The IRS based its claim for the extension of the Statute of Limitations on three different arguments. First, the IRS stated that Starr made a misrepresentation when it indicated on line 9 of Form 1120-F that Starr was entitled to a $21 million refund; the IRS argued that it should have put “0″ on it.

Additionally, the IRS also made a second variation on the same argument, relying on Rev. Proc. 2006-54, which sets forth the procedures for requesting treaty benefits from the CA. Section 12.04 expressly states that denials of requests for discretionary treaty benefits are final and not subject to administrative review. Based on this section, the government asserted that Starr, in contradiction to the established procedure, sought an administrative review of the CA’s denial of its refund claim by not making it clear that it was not entitled to a refund claim.

Second, the IRS argued that the Starr’s failure to inform the CA about it 2008 refund claim was another misrepresentation. Here, the IRS again relied on Rev.Proc. 2006-54, which states that a taxpayer must update the CA on all material changes regarding issues under consideration.

Finally, the government argued that Starr made the third misrepresentation when it failed to notify the Ogden Service Center (where the Starr’s claim for 2008 erroneous refund was filed), that it lacked the jurisdiction to issue the 2008 refund.

The Starr Case: the Court Refuted All IRS Arguments and Denied the IRS Request to Recover 2008 Erroneous Refund

The district court judge disagreed with all of the three IRS arguments. With respect to the first argument, the court disagreed with the government’s position, because had Starr requested $0 on its refund claim and then litigated the merits of the claim in court, it would have been entitled only to $0 even if it won. The court noted that this has been the government’s position in the past. Moreover, Treas. Reg. §301.6402-3(a)(5) requires that refund claims contain a statement of the amount overpaid.

In this context, the court addressed the government’s argument that, by filing a refund claim, Starr was looking for a back-door administrative review of the CA’s denial of its claim. The court noted that a refund claim is not a request for administrative review, but a normal way for a taxpayer to obtain a refund that the IRS already withheld.

Moreover, the refund claim was an absolute jurisdictional requirement for seeking a judicial review of CA’s denial of Starr’s claim for refund. Had Starr failed to file a refund claim before going to court, the court would have lacked the subject matter jurisdiction to hear the case.
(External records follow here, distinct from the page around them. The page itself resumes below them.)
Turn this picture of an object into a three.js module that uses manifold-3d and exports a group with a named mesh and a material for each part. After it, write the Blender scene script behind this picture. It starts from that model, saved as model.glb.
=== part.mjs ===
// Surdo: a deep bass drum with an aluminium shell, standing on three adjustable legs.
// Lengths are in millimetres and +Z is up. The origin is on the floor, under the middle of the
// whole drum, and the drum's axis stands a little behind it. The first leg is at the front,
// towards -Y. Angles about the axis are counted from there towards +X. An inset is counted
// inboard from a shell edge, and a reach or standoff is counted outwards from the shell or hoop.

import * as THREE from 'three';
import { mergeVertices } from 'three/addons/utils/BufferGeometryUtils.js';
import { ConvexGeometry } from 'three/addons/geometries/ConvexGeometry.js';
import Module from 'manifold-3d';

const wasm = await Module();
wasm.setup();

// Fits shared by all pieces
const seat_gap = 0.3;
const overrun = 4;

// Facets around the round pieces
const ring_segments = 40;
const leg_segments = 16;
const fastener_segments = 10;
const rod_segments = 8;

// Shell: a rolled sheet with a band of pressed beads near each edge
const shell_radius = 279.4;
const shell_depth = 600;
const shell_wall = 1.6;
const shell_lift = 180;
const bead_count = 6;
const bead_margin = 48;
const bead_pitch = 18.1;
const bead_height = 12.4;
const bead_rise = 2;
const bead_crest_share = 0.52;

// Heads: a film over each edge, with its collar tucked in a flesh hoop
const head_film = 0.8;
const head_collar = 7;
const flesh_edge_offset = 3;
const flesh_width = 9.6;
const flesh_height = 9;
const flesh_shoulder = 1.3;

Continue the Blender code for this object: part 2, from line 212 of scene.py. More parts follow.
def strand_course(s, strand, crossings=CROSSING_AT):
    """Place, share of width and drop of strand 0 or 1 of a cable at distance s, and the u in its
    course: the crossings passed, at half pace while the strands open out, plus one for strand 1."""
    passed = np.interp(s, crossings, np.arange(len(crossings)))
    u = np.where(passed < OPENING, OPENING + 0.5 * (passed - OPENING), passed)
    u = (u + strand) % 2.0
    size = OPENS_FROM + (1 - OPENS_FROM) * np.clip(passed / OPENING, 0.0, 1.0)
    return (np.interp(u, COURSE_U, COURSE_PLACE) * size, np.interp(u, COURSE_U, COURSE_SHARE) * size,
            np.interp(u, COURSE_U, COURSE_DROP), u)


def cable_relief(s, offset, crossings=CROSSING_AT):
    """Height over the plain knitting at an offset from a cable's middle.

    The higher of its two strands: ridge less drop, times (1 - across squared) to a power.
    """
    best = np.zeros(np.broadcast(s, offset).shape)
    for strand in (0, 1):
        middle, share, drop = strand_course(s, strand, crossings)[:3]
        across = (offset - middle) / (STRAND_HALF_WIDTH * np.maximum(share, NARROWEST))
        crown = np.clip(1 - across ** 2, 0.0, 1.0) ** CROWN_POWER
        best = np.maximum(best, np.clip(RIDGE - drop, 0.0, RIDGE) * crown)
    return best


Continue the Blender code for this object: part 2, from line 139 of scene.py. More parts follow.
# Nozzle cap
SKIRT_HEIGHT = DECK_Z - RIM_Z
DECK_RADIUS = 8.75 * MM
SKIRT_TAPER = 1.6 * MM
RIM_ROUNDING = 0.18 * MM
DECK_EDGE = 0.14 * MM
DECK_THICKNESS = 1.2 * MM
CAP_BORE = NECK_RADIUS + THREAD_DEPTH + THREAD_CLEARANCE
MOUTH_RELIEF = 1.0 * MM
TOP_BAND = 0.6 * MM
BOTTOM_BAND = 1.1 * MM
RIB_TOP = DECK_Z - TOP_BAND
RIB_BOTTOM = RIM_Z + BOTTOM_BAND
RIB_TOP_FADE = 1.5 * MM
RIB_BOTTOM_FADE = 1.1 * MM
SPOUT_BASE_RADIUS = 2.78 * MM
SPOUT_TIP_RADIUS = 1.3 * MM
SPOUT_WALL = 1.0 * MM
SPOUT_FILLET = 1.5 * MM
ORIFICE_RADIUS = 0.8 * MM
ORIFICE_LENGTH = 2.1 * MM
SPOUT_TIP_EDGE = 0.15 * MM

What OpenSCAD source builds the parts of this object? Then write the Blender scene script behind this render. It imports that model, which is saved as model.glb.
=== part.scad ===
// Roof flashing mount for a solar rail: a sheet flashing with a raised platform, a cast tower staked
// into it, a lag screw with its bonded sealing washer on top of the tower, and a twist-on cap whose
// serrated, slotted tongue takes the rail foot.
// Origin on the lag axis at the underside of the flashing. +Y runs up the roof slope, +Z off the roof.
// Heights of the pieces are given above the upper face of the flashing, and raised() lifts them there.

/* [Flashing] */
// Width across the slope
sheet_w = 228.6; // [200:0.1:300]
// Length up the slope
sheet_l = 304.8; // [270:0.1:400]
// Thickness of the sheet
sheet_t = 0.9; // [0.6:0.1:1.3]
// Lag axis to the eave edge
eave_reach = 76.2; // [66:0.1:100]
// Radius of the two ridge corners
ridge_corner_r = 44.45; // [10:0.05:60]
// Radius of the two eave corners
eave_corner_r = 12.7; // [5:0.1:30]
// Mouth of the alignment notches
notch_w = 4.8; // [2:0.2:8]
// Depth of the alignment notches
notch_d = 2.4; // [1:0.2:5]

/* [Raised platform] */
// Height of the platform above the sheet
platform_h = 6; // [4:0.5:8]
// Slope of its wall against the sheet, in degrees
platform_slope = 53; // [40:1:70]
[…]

With respect to the government’s second argument, the court stated that it is irrelevant because Starr filed its 2008 refund claim when CA already made the final decision to deny the refund claim. In other words, there were no issues under CA’s consideration at the time when Starr filed its refund claim.

Finally, the court completely disagreed with the government’s argument that Starr should have informed the Ogden Service Center that it lacked jurisdiction to issue the refund. The court stated that there is simply no regulation, statute or an IRS instruction that would require the taxpayers to inform the IRS of what falls and what does not fall within its jurisdiction.

Since the government failed its burden of proof that Starr obtained its refund through misrepresentations, the court granted Starr’s motion for summary judgment and found that the IRS was not entitled to extend the Statute of Limitations to five years.